I'm sitting on the train, it's late, and I'm on my way home.
Far too exhausted to be paying attention.

I step past a family of Arabs, their boxes spreading into the aisle.  There are grandparents, parents, a little girl.  They chatter all the way north.

I may be exhausted, but I can't help paying attention.  My life depends on paying attention around Arabs, I've been told. 

Even when they're travelling as a family?  Even when they've got a little girl babbling on their laps?

I don't understand their language.  Are they talking about me?  Arabic sounds horrible, guttural and strange.  I know Hebrew must sound that way to others; to me, it sounds like the Tanach, like poetry.  The Arabs' Arabic is sprinkled with Hebrew here.  They say "b'seder," and other Hebrew words.  Do other Arabs outside of Israel feel like they are contaminated with Jewishness?

I don’t know if they’re talking about me, but I’m thinking about them.  Not them, exactly. 

You know:  Terrorists.

Oh, yeah; that.

I'm writing a blog post about terrorism in Israel.  I start hunting for a picture of a knife to go with the post, then realize my screen faces towards them.  Will they know what I'm thinking about?  Will they think I am thinking about them? 

I quickly search for the word "girl" even though I do not want a picture of a girl to go with the post.  Slowly, I creep back towards the pictures of the knives, choosing a relatively tasteful one instead of something bloody and garish.  Not my style, anyway. 

The child is facing away from me, sitting with her parents.  The older people are facing in my direction.  Perhaps their eyes are old; perhaps they can’t see what I’m doing.

I modify the picture in furtive bursts,

hoping none of them look over, and discover what I am thinking about, writing about.

"Kiryat Motzkin," the father says to the daughter, rattling off the names of the train stations all the way north to home - where is their home?  Maybe Akko?  Maybe some village farther off where they will travel late at night by taxi once they get off the train.  "Kiryat Chaim."  She giggles and repeats these Hebrew words after him.  "Kiryat Chaim."

These are my towns, my stations.  It feels strange that their names can be spoken in Arabic, too.

They are all taking turns singing to the little girl, a little too loud, some tuneful lullaby that makes me happy, though I cannot understand the words.  The words could be “Death to Jews, death to Israel, death to America,” and it would still sound beautiful and peaceful to me.

It feels strange that theirs is an official language here in my country, but that my children may never learn it. 

It feels strange that they are the murderers, while the streets of my almost-too-quiet suburban neighbourhood are graffitied with "Death to Arabs."

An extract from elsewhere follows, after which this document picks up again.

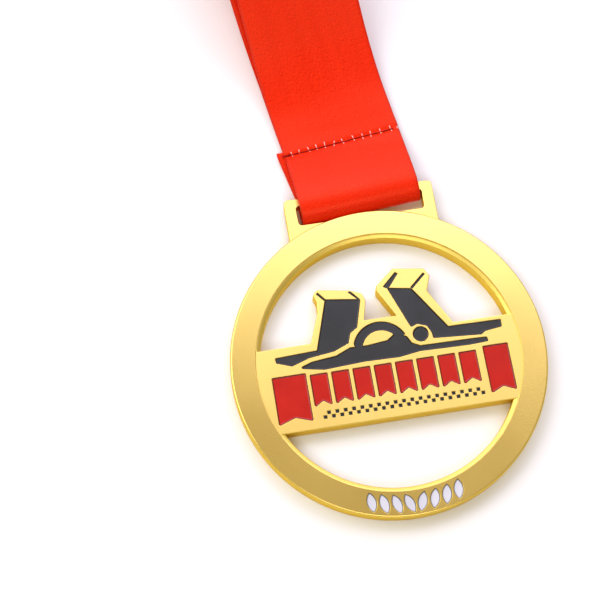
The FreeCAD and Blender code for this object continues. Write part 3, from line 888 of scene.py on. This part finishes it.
def add_strand(bm, points, radius, sides=8):
    """A round thread with domed ends through the points, in mm."""
    line = smooth_line(points, 0.12)
    ahead = unit(np.gradient(line, axis=0))
    rings = []
    last = len(line) - 1
    for k, (centre, along) in enumerate(zip(line, ahead)):
        taper = min(1.0, 0.35 + 0.35 * min(k, last - k))
        side = np.cross(along, (0, 0, 1))
        side /= np.linalg.norm(side)
        up = np.cross(side, along)
        turns = [2 * math.pi * n / sides for n in range(sides)]
        spokes = [math.cos(a) * side + math.sin(a) * up for a in turns]
        rings.append([bm.verts.new((centre + radius * taper * spoke) * MM) for spoke in spokes])
    join_rings(bm, rings)


def seam_places(middle):
    """A function that turns (across, onward, up) from the seam's middle into a place in the row frame."""
    tilt = (LOOP_TILT + LEG_TILT) / 2
    side = np.array([math.cos(tilt), math.sin(tilt), 0])
    onward = np.array([-side[1], side[0], 0])
    level = np.array([0, 0, 1.0])
    return lambda a, b, c: middle + side * a + onward * b + level * c


def add_stitches(dark, pale, place):
    """The running line of thread in the groove, with a pale tick on each side where it dips."""
    half = RIBBON_WIDTH / 2
    v = -half + SEAM_END
    line = [(-half + 0.1, 0.16), (-half + 0.8, 0.02)]
    while v < half - SEAM_END:
        line += [(v - 0.6, 0.07), (v, -0.06), (v + 0.6, 0.07)]
        lean = random.uniform(-0.3, 0.3)
        for near, far in ((0.18, random.uniform(0.8, 1.2)), (-0.16, random.uniform(-1.0, -0.6))):
            tick = [(near, 0.02), (near * 0.5 + far * 0.5, 0.32), (far, 0.18)]
            add_strand(pale, [place(v + a * lean, a, b) for a, b in tick], TICK_RADIUS)
        v += random.uniform(*STITCH_GAPS)
    line += [(half - 2.2, 0.12), (half - SEAM_END, -0.2)]
    add_strand(dark, [place(a, random.uniform(-0.07, 0.07), b) for a, b in line], RUN_RADIUS)


def add_knot(dark, place):
    """Two loose ends and three windings at the seam's left end."""
    half = RIBBON_WIDTH / 2
    for reach, turn in ((0.9, 0.5), (0.7, -0.4)):
        end = [(0.4, 0.0), (0, 0.05), (-reach * 0.6, 0.1 + turn * 0.4), (-reach, turn)]
        add_strand(dark, [place(a - half, b, 0.2) for a, b in end], END_RADIUS)
    for start in (0.2, 0.75, 1.25):
        winding = [(start, -0.42, 0.0), (start + 0.1, -0.25, 0.26), (start + 0.25, 0.2, 0.28),
                   (start + 0.3, 0.4, 0.0)]
        add_strand(dark, [place(a - half, b, c) for a, b, c in winding], KNOT_RADIUS)


def add_stub(pale, place):
    """A short pale end at the seam's right end."""
    half = RIBBON_WIDTH / 2
    stub = [(half - 0.45, -0.3, 0.05), (half - 0.4, 0.05, 0.3), (half - 0.3, 0.45, 0.12)]
    add_strand(pale, [place(a, b, c) for a, b, c in stub], STUB_RADIUS)


def make_seam(middle):
    """The seam's dark thread with its knot, and its pale ticks and stub."""
    dark, pale = bmesh.new(), bmesh.new()
    place = seam_places(middle)
    add_stitches(dark, pale, place)
    add_knot(dark, place)
    add_stub(pale, place)
    finish_seam(dark, "seam_thread_red", thread_red())
    finish_seam(pale, "seam_thread_pale", thread_pale())


def finish_seam(bm, name, material):
    bmesh.ops.recalc_face_normals(bm, faces=bm.faces)
    piece = finish_mesh(bm, name, material, CLOTH_ANGLE)
    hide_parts("seam_thread")
    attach(piece, "ribbon")


# ---------------------------------------------------------------- stage

FLOOR_SIZE = 6.0        # metres
FLOOR_DROP = 0.00002    # metres below the medal's back
SKY_LOW = 0.1           # the world's colour runs between these heights of the view's direction
SKY_HIGH = 0.8
EYE = (-44.9, -90.05, 348.85)       # the camera's place, in mm
TARGET = (-18.32, 19.31, 0.0)       # the spot it looks at
PICTURE_UP = (0.1626, 0.9867, 0.0)  # direction on the floor that runs up the picture


def make_floor():
    bpy.ops.mesh.primitive_plane_add(size=FLOOR_SIZE, location=(0, 0, -FLOOR_DROP))
    floor = bpy.context.object
    floor.name = "floor"
    floor.data.materials.append(floor_material())


def area_light(name, place, target, size, watts, colour=(1, 1, 1)):
    data = bpy.data.lights.new(name, "AREA")
    data.shape = "RECTANGLE"
    data.size, data.size_y = size
    data.energy = watts
    data.color = colour
    light = bpy.data.objects.new(name, data)
    light.location = place
    light.rotation_euler = (Vector(target) - Vector(place)).to_track_quat("-Z", "Y").to_euler()
    bpy.context.scene.collection.objects.link(light)


def make_world():
    """A warm even surround, slightly duller and warmer near the floor."""
    world = bpy.data.worlds.new("studio")
    world.use_nodes = True
    nodes = world.node_tree.nodes
    links = world.node_tree.links
    place = nodes.new("ShaderNodeTexCoord")
    parts = nodes.new("ShaderNodeSeparateXYZ")
    ramp = nodes.new("ShaderNodeValToRGB")
    links.new(place.outputs["Generated"], parts.inputs[0])
    links.new(parts.outputs["Z"], ramp.inputs[0])
    links.new(ramp.outputs["Color"], nodes["Background"].inputs["Color"])
    low, high = ramp.color_ramp.elements
    low.position = SKY_LOW
    low.color = (0.42, 0.36, 0.27, 1)
    high.position = SKY_HIGH
    high.color = (0.44, 0.405, 0.33, 1)
    bpy.context.scene.world = world


def make_lamps():
    """A cool softbox beyond the medal, a neutral one on its left and a weak strip on the near side."""
    area_light("far_softbox", place=(0.10, 0.55, 0.66), target=(0, 0.03, 0), size=(1.0, 0.6),
               watts=4.6, colour=(0.95, 0.97, 1.3))
    area_light("left_softbox", place=(-0.55, 0.25, 0.6), target=(0, 0.02, 0), size=(0.5, 0.6),
               watts=3.2, colour=(1.0, 0.99, 0.97))
    area_light("near_fill", place=(-0.1, -0.48, 0.70), target=(0, 0.05, 0), size=(0.7, 0.25), watts=1.9)


def make_camera():
    """From above the medal's lower left, rolled so that the medal leans left in the picture."""
    data = bpy.data.cameras.new("camera")
    data.lens = 90.0
    data.sensor_width = 36.0
    data.clip_start = 0.01
    camera = bpy.data.objects.new("camera", data)
    place = Vector(EYE) * MM
    back = (place - Vector(TARGET) * MM).normalized()
    right = Vector(PICTURE_UP).cross(back).normalized()
    up = back.cross(right)
    camera.matrix_world = Matrix.Translation(place) @ Matrix((right, up, back)).transposed().to_4x4()
    bpy.context.scene.collection.objects.link(camera)
    bpy.context.scene.camera = camera


make_camera()
make_casting()
make_all_enamel()
make_seam(make_ribbon())
make_floor()
make_world()
make_lamps()
bpy.context.scene.view_settings.view_transform = "Standard"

It feels strange that they are the murderers, when they are just a tired family, too tired, like me, to be travelling at all.  But happy and excited, like me, to be coming home at the end of a long day which, for them, perhaps began in another country, where none of these problems exist.

The train slows, pulls into Kiryat Motzkin, and I get up to tiptoe sideways past their boxes and boisterousness once again. 

“Excuse me,” I say.

“Sorry for the disturbance,” says the mother of the little girl, suddenly.

“No disturbance at all,” I say in my Hebrew which is far less fluent, far more accented than hers.  I glance over my shoulder at the girl, who is smiling and happy, in pigtails, at 11:00 at night.  “She’s so cute.”

Goodnight, fellow Israelis.  Have a peaceful, safe trip home.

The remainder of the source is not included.